Лет с тринадцати он работал мальчиком в магазине и до сих пор умел необыкновенно хорошо сворачивать бумажные пакеты. Каждое воскресенье он приносил Антонине Николаевне на стирку свои рубашки и забирал постиранное. Рубашки сворачивал сам, делал из них удивительные конверты, а затем эти конверты заворачивал в бумагу - и сверток получался идеальным.

И туфли свои носил очень долго. Даже парусиновые белые не менял по несколько сезонов. Не сбивал каблуки, не стирал подошвы.

Чистил их два раза в день. Когда шел к Антонине Николаевне и когда уходил от нее. Вернее, за час до того, как собирался уйти, потому что туфли мокрели, становились серыми и нужно было время, чтобы они просохли.

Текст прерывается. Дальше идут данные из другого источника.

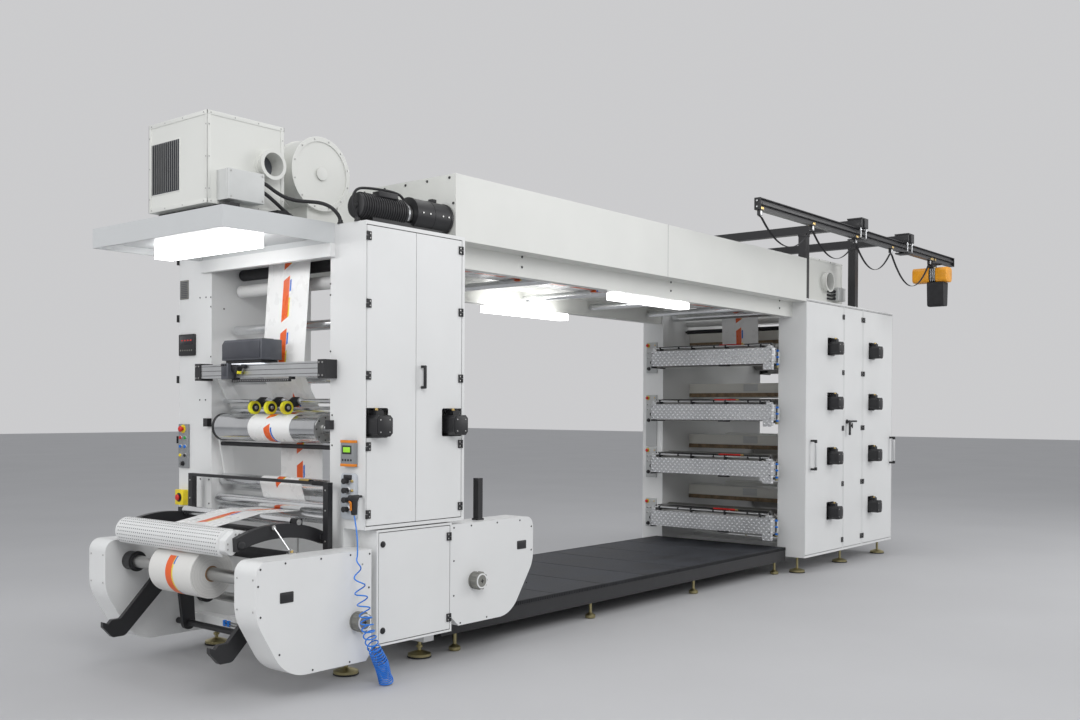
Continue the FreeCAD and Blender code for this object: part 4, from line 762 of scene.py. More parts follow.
class PRESS_OT_hinges(bpy.types.Operator):
    """Black screwed hinges, one leaf on the door and one on the cabinet"""
    bl_idname = "press.hinges"
    bl_label = "Door hinges"

    def execute(self, context):
        frame_side = Shape()
        for name, x, way, body, heights in DOOR_HINGES:
            leaf = Shape()
            spots = []
            for z in heights:
                leaf.box((x + way * 7, x + way * 31), HINGE_Y, (z - 25, z + 25.5), "plastic", 1.5)
                leaf.box((x, x + way * 9), HINGE_Y, (z + 1, z + 25.5), "plastic", 1.0)
                leaf.rod((x, PIN_Y, z + 0.5), (x, PIN_Y, z + 25.5), 6.6, "plastic")
                frame_side.box((x - way * 7, x + way * 2), HINGE_Y, (z - 25.5, z - 1), "plastic", 1.0)
                frame_side.rod((x, PIN_Y, z - 25.5), (x, PIN_Y, z), 6.6, "plastic")
                spots += [(x + way * 20, FACE - 8, z + dz, FRONT) for dz in (-13, 13)]
            leaf.finish(name + "_hinge_leaves", body)
            studs(name + "_hinge_screws", spots, 0.0048, 1.2, "steel", body)
        frame_side.finish("hinge_frame_leaves")
        return {"FINISHED"}


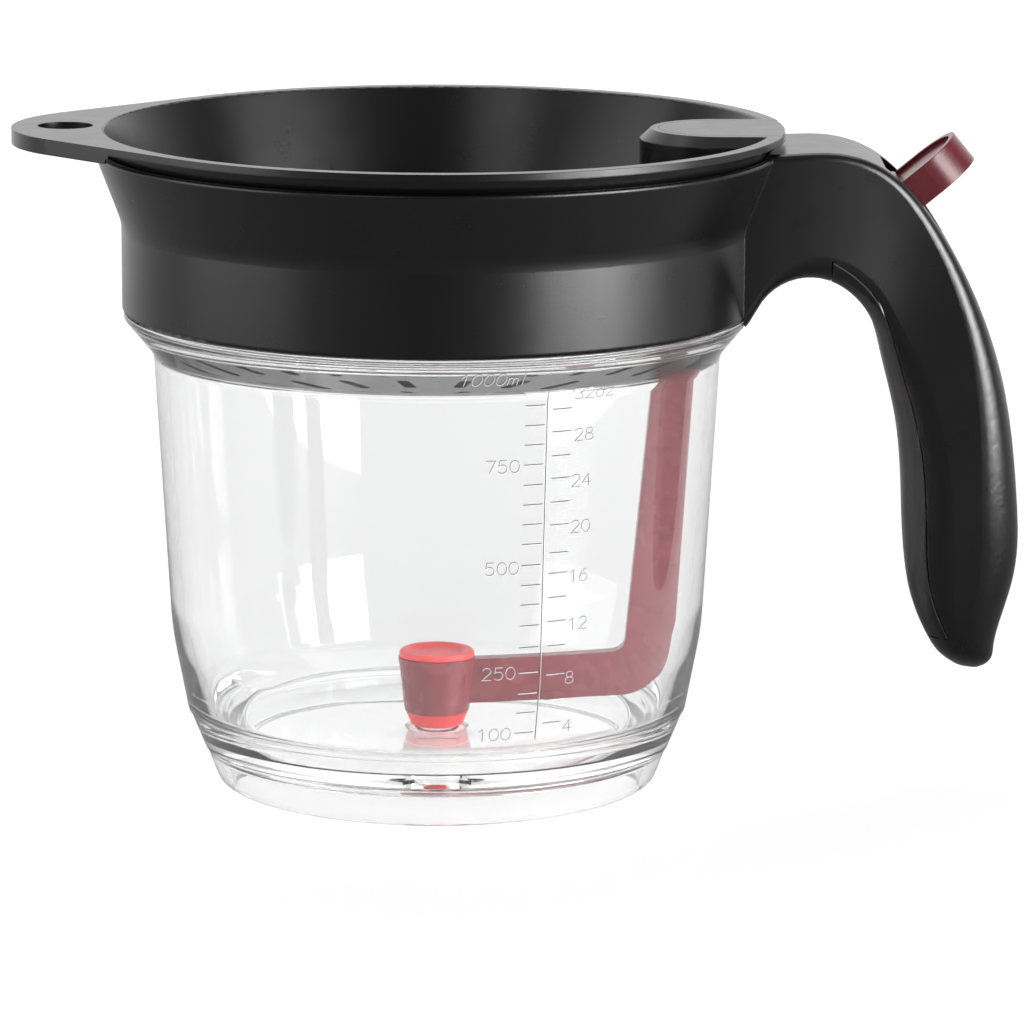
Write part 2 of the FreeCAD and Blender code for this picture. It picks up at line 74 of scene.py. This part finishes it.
# Labels: text, turn about the cup's axis in degrees, and height
ml_labels = (("1000ml", 4.6, 99.6), ("750", 10.4, 80.0), ("500", 10.5, 57.8), ("250", 10.0, 34.9),
             ("100", 9.5, 20.8))
oz_labels = (("32oz", 28.5, 95.0), ("28", 28.8, 85.9), ("24", 28.5, 75.9), ("20", 28.7, 65.8),
             ("16", 28.6, 55.0), ("12", 28.8, 44.4), ("8", 28.5, 32.8), ("4", 29.2, 21.4))
digit_height = 2.7
digit_width = 2.05
digit_gap = 0.55
tick_length = 4.3
tick_gap = 0.6
oz_shift = 0.8
line_radius = 0.1
label_radius = 0.075
# The light copy of the scale is a painted highlight: its drop below the dark copy, and its shift to
# the side as a share of that drop
painted_highlight_drop = 0.26
painted_highlight_side_share = 0.5

# Surface detail, in metres
edge_radius = 0.0004
wave_depth = 0.00002
fine_depth = 0.00001

# Backdrop: brightness for each kind of ray, and the ray directions over which it changes
ambient_level = 0.3
inside_level = 0.2
front_level, behind_level = 0.006, 1.5
behind_range = (0.1, 0.8)
above_level = 0.4
above_range = (0.35, 0.95)

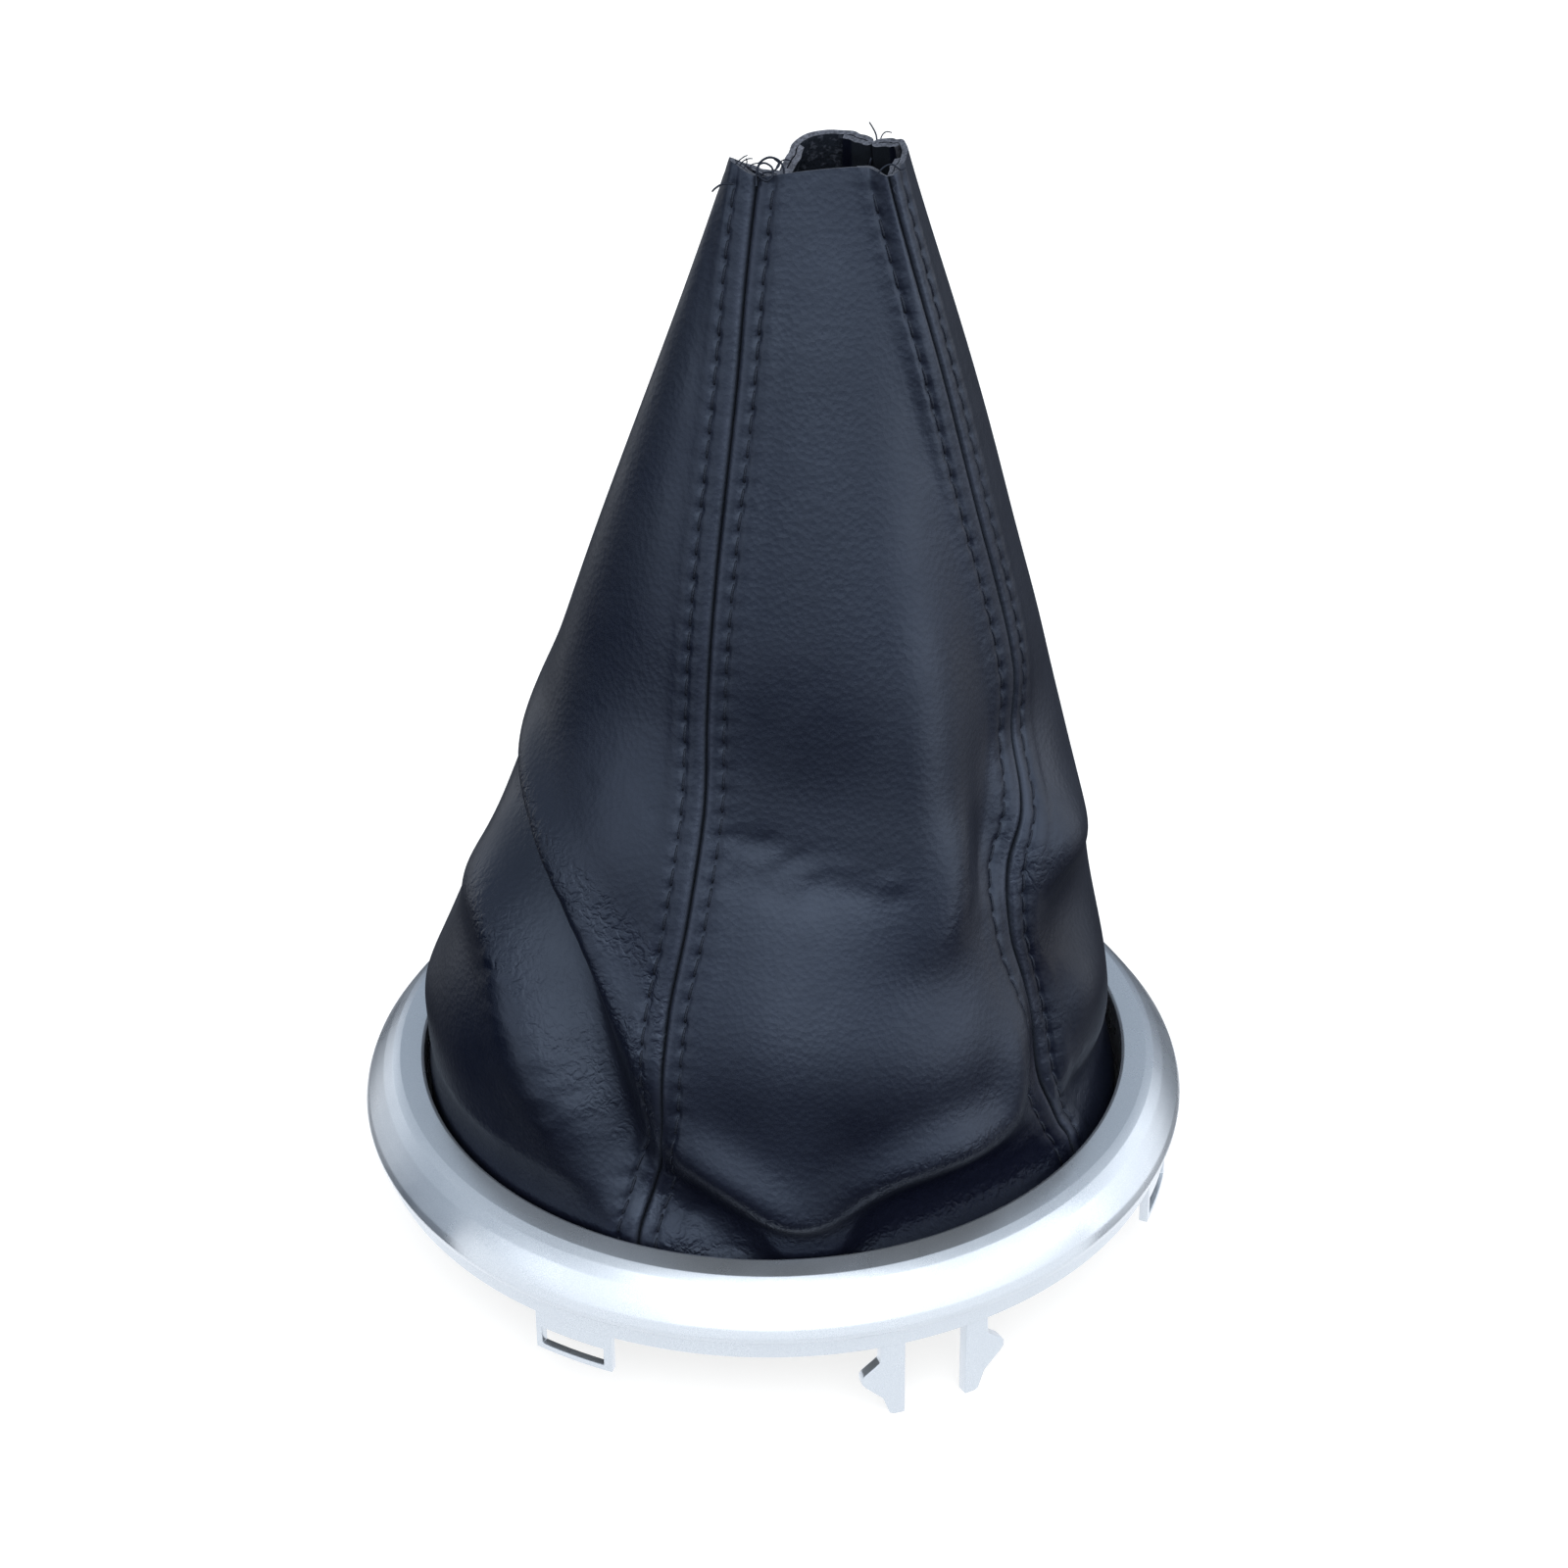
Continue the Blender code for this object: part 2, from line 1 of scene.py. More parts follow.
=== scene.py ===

И хотя его аккуратность в семье считали нудноватой, но и уважали его за эту аккуратность: холостой мужчина, так тщательно следящий за собой! И не отказывали, когда он просил сестер что-то ему почистить или постирать. Он и не просил ничего чрезмерного - так, рубашки, которые жаль отдавать в прачечную, чтобы не испортили. А паркетные полы у себя в комнате натирал сам.